Exercise brief ▸ Please repeat the records below exactly, from the first line through the line containing "const gap = 0.3;", and nothing more.

Record extracts ▸

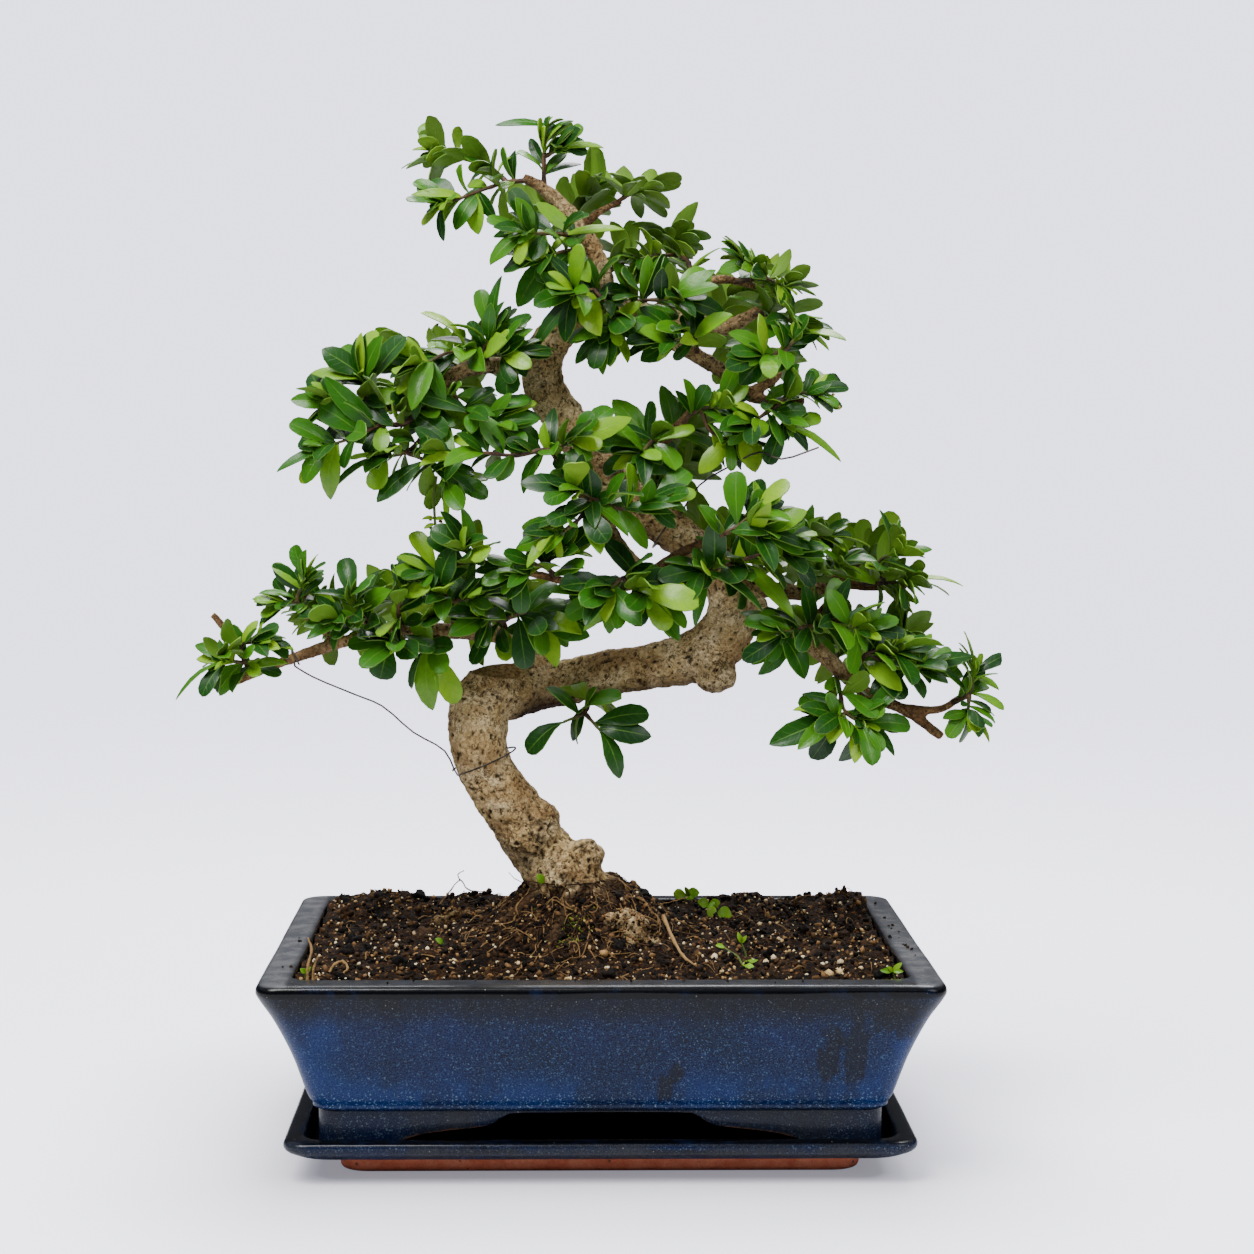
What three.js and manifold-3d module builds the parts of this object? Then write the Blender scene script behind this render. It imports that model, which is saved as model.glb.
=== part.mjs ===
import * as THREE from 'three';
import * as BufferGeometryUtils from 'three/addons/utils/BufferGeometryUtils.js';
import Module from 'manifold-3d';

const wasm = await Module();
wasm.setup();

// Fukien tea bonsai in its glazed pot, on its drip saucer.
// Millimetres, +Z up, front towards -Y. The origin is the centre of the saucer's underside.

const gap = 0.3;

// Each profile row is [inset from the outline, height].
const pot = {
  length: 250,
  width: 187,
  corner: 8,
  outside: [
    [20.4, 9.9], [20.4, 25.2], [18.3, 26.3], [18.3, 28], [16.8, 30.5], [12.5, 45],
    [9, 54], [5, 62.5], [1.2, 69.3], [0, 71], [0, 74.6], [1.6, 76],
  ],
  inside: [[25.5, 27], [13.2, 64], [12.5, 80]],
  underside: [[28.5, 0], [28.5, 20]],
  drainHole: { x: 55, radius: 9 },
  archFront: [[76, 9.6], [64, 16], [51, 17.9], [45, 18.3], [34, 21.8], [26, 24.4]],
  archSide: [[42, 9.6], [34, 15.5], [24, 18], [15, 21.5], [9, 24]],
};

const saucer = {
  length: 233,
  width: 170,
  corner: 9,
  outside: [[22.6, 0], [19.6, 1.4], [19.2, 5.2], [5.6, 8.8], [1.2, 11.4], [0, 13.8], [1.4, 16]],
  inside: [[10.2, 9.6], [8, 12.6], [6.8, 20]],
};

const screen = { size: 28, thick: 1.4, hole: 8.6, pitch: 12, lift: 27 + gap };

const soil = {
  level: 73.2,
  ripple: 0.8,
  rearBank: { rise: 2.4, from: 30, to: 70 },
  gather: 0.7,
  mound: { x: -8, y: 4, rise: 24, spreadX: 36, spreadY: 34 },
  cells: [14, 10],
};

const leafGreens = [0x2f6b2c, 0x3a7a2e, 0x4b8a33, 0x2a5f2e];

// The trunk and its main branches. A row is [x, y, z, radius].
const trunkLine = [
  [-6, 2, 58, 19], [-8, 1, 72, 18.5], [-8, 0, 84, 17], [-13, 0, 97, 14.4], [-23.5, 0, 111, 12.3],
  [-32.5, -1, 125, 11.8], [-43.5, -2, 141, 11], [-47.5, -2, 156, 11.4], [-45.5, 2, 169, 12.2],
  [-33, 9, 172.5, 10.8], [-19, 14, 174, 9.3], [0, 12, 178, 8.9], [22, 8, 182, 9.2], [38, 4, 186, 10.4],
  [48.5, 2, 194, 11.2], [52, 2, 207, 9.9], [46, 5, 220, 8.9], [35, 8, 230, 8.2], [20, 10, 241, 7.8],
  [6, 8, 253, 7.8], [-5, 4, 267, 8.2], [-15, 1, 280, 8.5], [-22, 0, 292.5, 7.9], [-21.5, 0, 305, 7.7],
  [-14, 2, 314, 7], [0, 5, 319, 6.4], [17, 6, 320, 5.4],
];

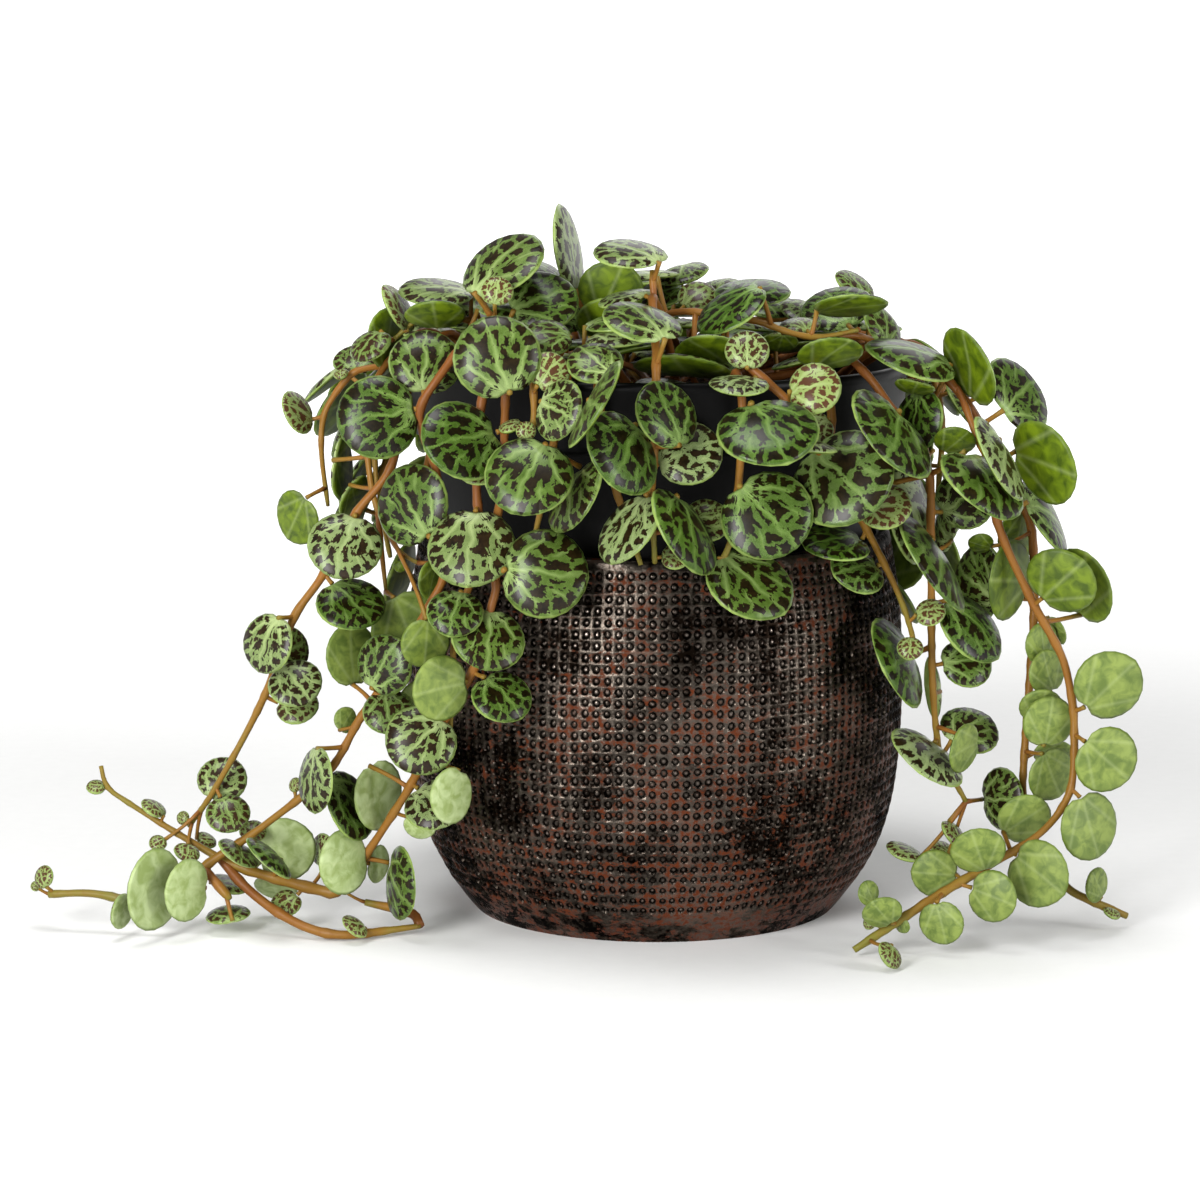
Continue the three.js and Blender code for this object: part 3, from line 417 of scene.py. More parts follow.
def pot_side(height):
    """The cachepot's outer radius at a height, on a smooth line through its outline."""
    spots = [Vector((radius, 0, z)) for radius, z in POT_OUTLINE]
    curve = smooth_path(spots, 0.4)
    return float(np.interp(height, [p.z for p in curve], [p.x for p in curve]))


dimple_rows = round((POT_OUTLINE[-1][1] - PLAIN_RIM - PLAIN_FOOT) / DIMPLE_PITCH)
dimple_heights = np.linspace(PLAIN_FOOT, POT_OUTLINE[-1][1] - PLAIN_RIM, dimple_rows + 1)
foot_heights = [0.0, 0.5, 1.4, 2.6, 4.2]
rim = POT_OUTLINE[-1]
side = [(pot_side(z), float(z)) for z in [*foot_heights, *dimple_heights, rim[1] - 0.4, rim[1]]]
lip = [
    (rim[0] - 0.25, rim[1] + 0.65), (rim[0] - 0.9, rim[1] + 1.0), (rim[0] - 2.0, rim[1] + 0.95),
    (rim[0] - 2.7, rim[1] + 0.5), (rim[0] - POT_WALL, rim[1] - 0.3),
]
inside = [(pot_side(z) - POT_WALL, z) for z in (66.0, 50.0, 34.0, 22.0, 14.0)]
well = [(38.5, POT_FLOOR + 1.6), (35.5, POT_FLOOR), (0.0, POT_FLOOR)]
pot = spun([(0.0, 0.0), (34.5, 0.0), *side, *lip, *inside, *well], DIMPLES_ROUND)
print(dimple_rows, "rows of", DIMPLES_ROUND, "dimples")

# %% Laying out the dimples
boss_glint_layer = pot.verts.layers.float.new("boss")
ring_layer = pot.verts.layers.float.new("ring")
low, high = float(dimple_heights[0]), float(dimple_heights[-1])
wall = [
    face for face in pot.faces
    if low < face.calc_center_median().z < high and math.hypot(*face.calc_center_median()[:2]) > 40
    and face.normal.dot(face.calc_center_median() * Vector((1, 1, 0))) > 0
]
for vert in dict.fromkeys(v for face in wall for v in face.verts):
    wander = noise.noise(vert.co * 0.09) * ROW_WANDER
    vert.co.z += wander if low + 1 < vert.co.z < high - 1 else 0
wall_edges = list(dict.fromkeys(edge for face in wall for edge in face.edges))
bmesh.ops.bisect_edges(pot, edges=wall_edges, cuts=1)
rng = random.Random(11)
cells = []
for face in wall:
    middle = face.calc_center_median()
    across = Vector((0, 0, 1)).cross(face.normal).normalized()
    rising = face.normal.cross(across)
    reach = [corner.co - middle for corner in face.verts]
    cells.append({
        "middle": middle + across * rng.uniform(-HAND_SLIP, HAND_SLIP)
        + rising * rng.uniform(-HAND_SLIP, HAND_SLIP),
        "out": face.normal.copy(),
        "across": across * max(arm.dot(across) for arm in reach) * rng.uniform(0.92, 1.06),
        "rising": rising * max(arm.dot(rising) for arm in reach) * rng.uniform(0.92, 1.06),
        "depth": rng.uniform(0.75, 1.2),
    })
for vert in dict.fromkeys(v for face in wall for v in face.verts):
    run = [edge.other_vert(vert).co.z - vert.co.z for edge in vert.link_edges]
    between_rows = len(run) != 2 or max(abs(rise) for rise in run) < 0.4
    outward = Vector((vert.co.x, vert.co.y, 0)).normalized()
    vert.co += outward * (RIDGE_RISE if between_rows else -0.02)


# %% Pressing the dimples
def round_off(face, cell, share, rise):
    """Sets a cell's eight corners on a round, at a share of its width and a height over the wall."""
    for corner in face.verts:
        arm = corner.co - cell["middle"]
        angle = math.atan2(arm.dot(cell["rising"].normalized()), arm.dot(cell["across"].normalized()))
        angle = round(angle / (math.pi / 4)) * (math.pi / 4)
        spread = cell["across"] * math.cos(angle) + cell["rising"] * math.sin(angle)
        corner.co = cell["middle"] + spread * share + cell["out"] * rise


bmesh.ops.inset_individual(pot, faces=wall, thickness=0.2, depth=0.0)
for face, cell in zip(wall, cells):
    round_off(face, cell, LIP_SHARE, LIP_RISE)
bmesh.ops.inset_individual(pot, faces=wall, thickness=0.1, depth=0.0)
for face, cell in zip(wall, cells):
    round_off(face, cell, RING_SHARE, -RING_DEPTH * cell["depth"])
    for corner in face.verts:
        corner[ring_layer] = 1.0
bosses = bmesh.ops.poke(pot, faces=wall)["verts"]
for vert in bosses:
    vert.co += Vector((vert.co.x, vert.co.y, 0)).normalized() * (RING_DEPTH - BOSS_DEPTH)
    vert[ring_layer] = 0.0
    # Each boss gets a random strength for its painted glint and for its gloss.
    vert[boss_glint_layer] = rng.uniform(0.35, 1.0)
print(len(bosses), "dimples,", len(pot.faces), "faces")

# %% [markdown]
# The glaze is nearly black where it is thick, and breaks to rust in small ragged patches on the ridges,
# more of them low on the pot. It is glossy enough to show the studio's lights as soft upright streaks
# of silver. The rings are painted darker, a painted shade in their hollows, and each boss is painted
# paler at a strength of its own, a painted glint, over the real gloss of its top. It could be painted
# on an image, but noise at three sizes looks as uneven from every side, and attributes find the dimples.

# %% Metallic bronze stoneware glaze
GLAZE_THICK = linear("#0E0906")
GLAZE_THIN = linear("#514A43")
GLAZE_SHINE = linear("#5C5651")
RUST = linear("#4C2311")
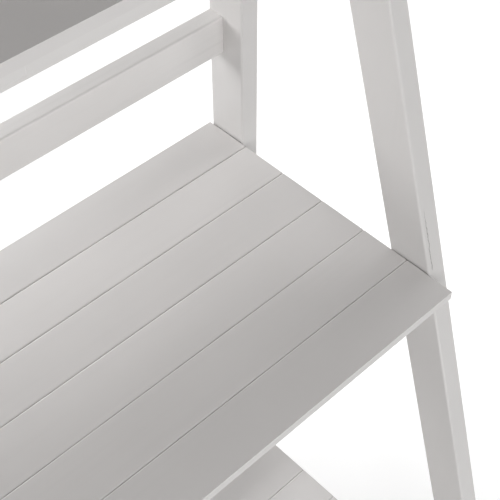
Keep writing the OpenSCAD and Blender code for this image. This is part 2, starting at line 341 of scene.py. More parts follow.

Result of the task ▸
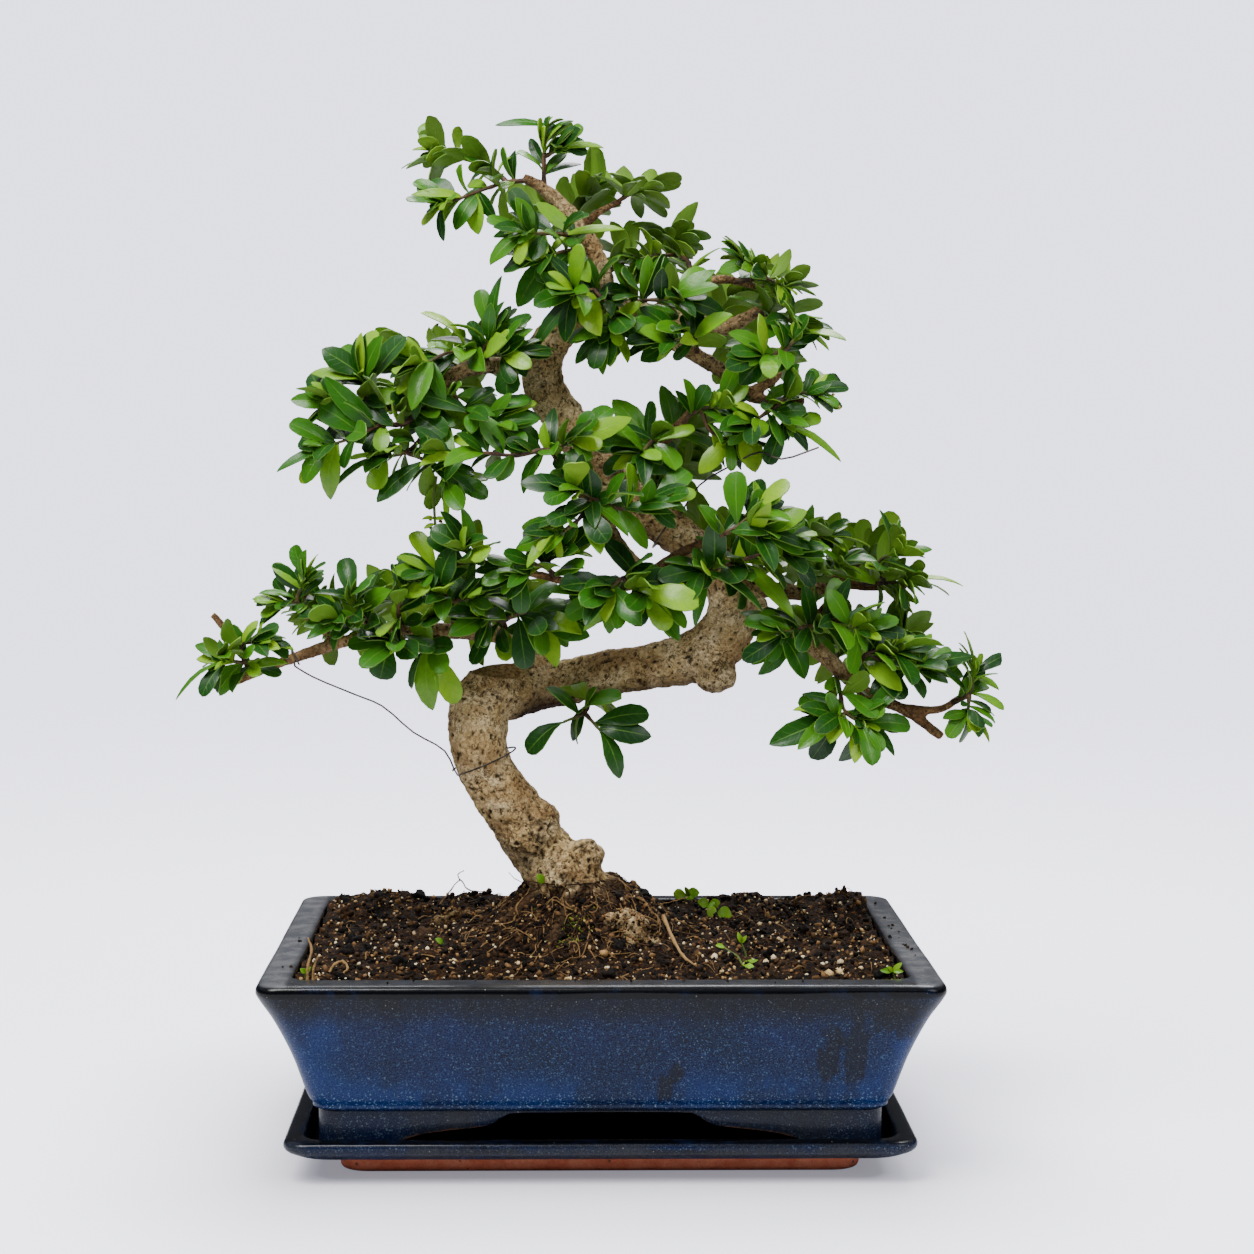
What three.js and manifold-3d module builds the parts of this object? Then write the Blender scene script behind this render. It imports that model, which is saved as model.glb.
=== part.mjs ===
import * as THREE from 'three';
import * as BufferGeometryUtils from 'three/addons/utils/BufferGeometryUtils.js';
import Module from 'manifold-3d';

const wasm = await Module();
wasm.setup();

// Fukien tea bonsai in its glazed pot, on its drip saucer.
// Millimetres, +Z up, front towards -Y. The origin is the centre of the saucer's underside.

const gap = 0.3;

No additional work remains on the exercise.